These are the visions of Egypt that Rome afforded, in the days when Cairo was literally a city out of the Arabian Nights—for, while set in the Baghdad of Haroun al-Rashid (AD 789–809), Scheherazade’s treasury of stories was actually composed several centuries later (under the Mamluk sultans who ruled Egypt from 1382 to 1517) in the glorious new Islamic city that had grown up on the banks of the Nile—indeed, the author of the Arabian Nights could not resist a patriotic encomium of Cairo as the “Mother of the World.”

However, this “Mother of the World” and the country around it remained an unknown for most Europeans, especially after Egypt’s incorporation into the aggressively expanding Ottoman Empire in 1517. Because these same Ottomans also spent much of their time in the sixteenth and seventeenth centuries pounding away at the Balkans, Hungary, and Austria, European antiquarians found it safer to ponder ancient Egypt on the basis of the antiquities available in Rome, studying them in conjunction with written texts, including Arabic chronicles that may have come along with coffee from Cairo.

By taking 1730 as its starting point, the “Egyptomania” catalog begins within a spirit of Enlightenment antiquarianism that differs significantly from its sixteenth- and seventeenth-century precedents. By including the Egyptianizing designs of Giambattista Piranesi and excluding the voluminous illustrated works of the seventeenth-century divine Athanasius Kircher, it therefore begins with the European artist who first succeeded in capturing the essence of ancient Egyptian style; for all their fascination, Kircher’s plates adhere staunchly to the aesthetic of Baroque art.8 Despite the fact that Piranesi worked from a limited repertory of examples, he was able to absorb a definite sense of the Egyptians’ stark use of geometries and their polished attention to surface detail. When Piranesi used an Egyptian theme to fresco the interior of the English Café (Caffè degli Inglesi) in Rome sometime between 1765 and 1767, he introduced a conspicuous novelty, although an appropriate one in view of Ottoman Egypt’s central position in the coffee trade. The conceit met with less than universal appreciation: the Welsh painter Thomas Jones decried the coffeehouse in 1776 as

a filthy vaulted room, the walls of which were painted with sphinxes, Obelisks and Pyramids, from capricious designs of Piranesi, and fitter to adorn the inside of an Egyptian-Sepulchre than a room for social conversation.9

Piranesi’s designs for fireplaces in the Egyptian style likewise shuffle a standard repertory of elements: corbeled arches, Antinous caryatids, mummies, scarabs, lions, falcons, bulls, and atmospheric pseudo-hieroglyphs, all playing on a grand sense of scale within an intimate domestic setting where every fireplace has its little crackling blaze.
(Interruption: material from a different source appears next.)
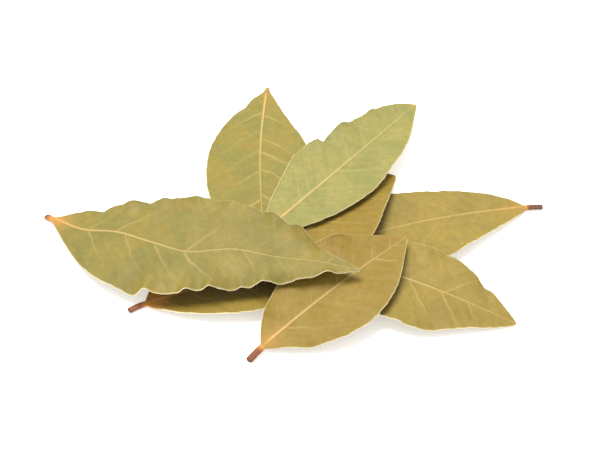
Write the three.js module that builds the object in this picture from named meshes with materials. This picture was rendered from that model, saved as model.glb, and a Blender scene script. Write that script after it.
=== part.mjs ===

Like many of the objects on display around them, Piranesi’s Egyptian fireplaces vacillate between the cleanly tectonic and the garish; the eighteenth-century European aesthetic is too much at odds with the ancient Egyptian to make their interaction easy. In 1922, King Tut’s tomb would burst upon a far more hospitable Art Deco world.

One of the catalog’s strengths is the evenhandedness with which it treats artworks that supply a virtual encyclopedia of questionable taste, among them a Wedgwood “Canopic urn” no longer destined to store the entrails of mummified pharaohs but to adorn an English mantel, wooden piano legs in the form of twin standing pharaohs, a ceramic veranda seat held aloft by a crouching Egyptian maiden (available in white or highlighted in a choice of colors), as well as an endless supply of crazy clocks and candelabras held aloft by Antinous, Isis, cupids, or Nubian maidens.10 Some objects, on the other hand, are quite beautiful, like the custom bookcases designed to hold individual sets of the massive Napoleonic Description de l’Egypte,11 the architectural drawings, much of the Art Deco jewelry, and some of the Egyptianizing furniture.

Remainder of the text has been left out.